The note highlights the advantages of regional peacekeeping initiatives. It argues that regional organisations, in part because they “represent a heterogeneous group in terms of peacekeeping doctrines and concepts,” can conduct peace enforcement tasks in contexts in which UN peacekeeping operations cannot deploy, because of the absence of a comprehensive ceasefire agreement or a political settlement. Among other things, they also tend to deploy faster than UN peacekeeping missions, are often more cost-effective, and benefit from a better understanding of the context.

However, the note acknowledges some of the potential limitations of peacekeeping operations by regional organizations. These include the potential mismatch between the objectives of countries in the region and the efforts to support conflict resolution, and the limited resources and capacities that some of the regional initiatives face in implementing their mandates.

The lack of flexible, sustainable and predictable funding of AU peacekeeping operations mandated by the Security Council is a frequently raised issue and a major feature of the concept note. Apart from the AU’s own Peace Fund, sources of support include the African Peace Facility, which is financed through the European Development Fund; multi-donor trust funds; bilateral financial support to troop- and police-contributors; and UN-assessed contributions. Despite the ad hoc nature in which AU operations are supported, there has been no systematic review of the financing of AU operations mandated by the Council. This remains a controversial issue among Council members, dividing the donor countries on the Council from African countries. The HIPPO report addressed this issue by recommending that the UN should, on a case-by-case basis, provide enabling support, including through more predictable financing, to AU peace support operations when authorised by the Council, even as the AU builds its own capacity and resources for that purpose.

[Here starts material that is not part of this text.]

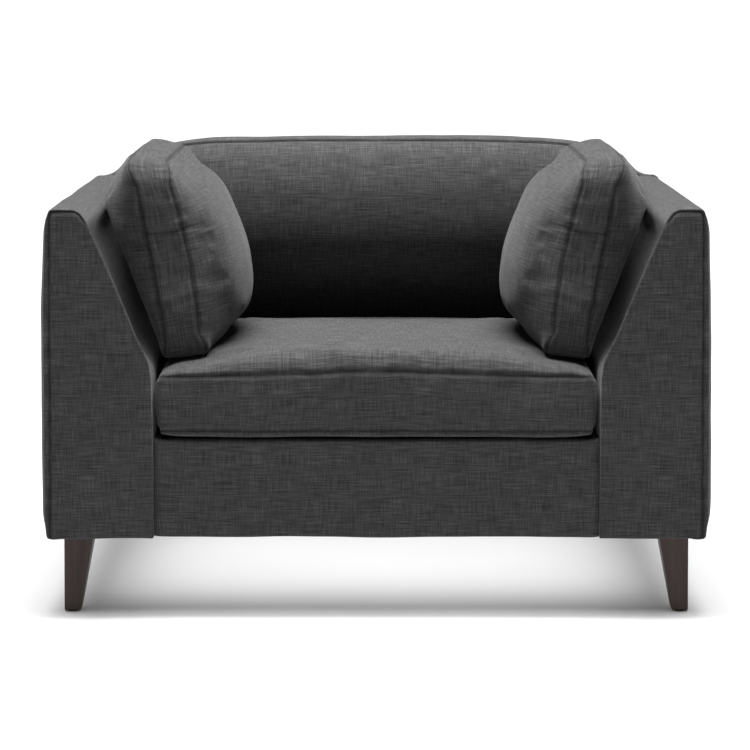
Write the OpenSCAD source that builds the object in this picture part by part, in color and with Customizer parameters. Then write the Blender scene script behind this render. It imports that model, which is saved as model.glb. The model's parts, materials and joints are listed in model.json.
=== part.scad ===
// Upholstered armchair, one and a half seats wide, with wedge-section arms,
// a tight back, one loose seat cushion and two loose side pillows.
// X runs left to right as seen from the front, Y runs front to back, Z is up.
// The origin is on the floor, under the middle of the chair.

/* [Body] */
// Clear width between the arms at seat level
seat_w = 812; // [720:4:920]
// Width of each arm at its base
arm_w = 206; // [196:2:220]
// Width of the flat top of each arm
arm_top_w = 67; // [62:1:76]
// Depth of the whole chair
body_d = 840; // [800:5:880]
// Height of the body's underside above the floor
leg_h = 150; // [120:1:180]
// Height of the seat deck that the cushion lies on
deck_h = 330; // [320:1:345]
// Height of the arms
arm_h = 747; // [730:1:765]
// Height of the back
back_h = 828; // [815:1:850]
// Radius of the rear corners, seen from above
corner_r = 180; // [170:1:185]

/* [Cushions] */
// Thickness of the seat cushion at its sides
cushion_t = 134; // [125:1:140]
// Extra height in the middle of the seat cushion
crown = 6; // [3:1:9]
// Length of a side pillow, front to back
pillow_l = 480; // [440:5:490]
// Height of a side pillow
pillow_h = 385; // [350:5:400]
// Width of the strip that joins a pillow's two faces
pillow_band = 74; // [60:2:80]
// How far a pillow's inner face swells past its strip
pillow_puff = 88; // [60:2:95]
// Angle at which the pillows lean out against the arms
pillow_lean = 10; // [8:0.5:11]

/* [Legs] */
// Side of the square top of a leg
leg_top = 62; // [50:1:64]
// Side of the square foot of a leg
leg_foot = 30; // [26:1:36]
// Height of the glide under each leg
glide_h = 3; // [2:0.5:4]

/* [Springs] */
// Number of zigzag springs across the seat
spring_n = 5; // [3:1:6]
// Diameter of the spring wire
wire_d = 3.8; // [3.2:0.1:4]

/* [Hidden] */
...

In fact, one controversial issue in the negotiation of a draft presidential statement on peace operations that is expected to be adopted tomorrow (25 November) is related to the funding of AU peace operations. There were differences of opinions over whether to refer to the 24 December 2008 Prodi Report, which was written by a joint AU-UN panel and recommended the use of UN assessed contributions to support UN-authorised AU operations on a case-by-case basis. The proposal to refer to the report, put forward by Chad, was met with resistance by permanent members wary of the financial implications of such funding arrangements for the UN. As a compromise, the draft notes the recommendations of the HIPPO report, including with respect to the strategic partnership with the AU.

Earlier this year, UN Secretary-General Ban Ki-moon referred to this issue in a 2 January letter to the Council outlining some lessons learned on re-hatting processes in Mali and the Central African Republic. In the letter, Ban acknowledged the importance of adequate support arrangements to AU operations in order to facilitate transition processes to UN peacekeeping operations. In his 2 September report, “The future of UN peace operations: implementation of the recommendations of the HIPPO”, the Secretary-General announced a joint UN-AU review and assessment of various mechanisms currently available to finance and support AU peace operations authorised by the Council. In addition to the issue of financing, the 2 January letter highlighted the importance of issues such as joint planning, command and control structures and civilian capacities (including with respect to the human rights and protection of civilians mandates of the peace operations concerned).

In light of the financial and operational challenges facing peacekeeping, the concept note suggests a number of recommendations that could serve as a springboard for discussion in tomorrow’s meeting. It argues that the Council should enable and support regional peacekeeping initiatives willing to counter new international security threats (e.g., terrorism and criminal armed groups). Along these lines, it recommends that the Council “review the steps it could take to encourage and support the establishment of new regional peacekeeping initiatives, especially in areas…where the security context is not suitable for a UN deployment.” The concept note further calls on the Council to “mandate the UN Secretariat to review the full range of potential support modalities towards… [regional]…peacekeeping initiatives.” Finally, the concept note calls on the Council to discuss recommendations that arise from the upcoming UN Secretariat-AU review on mechanisms to support AU peace operations mandated by the Council. (In the draft presidential statement to be adopted tomorrow, the Council looks forward to the results of this review.)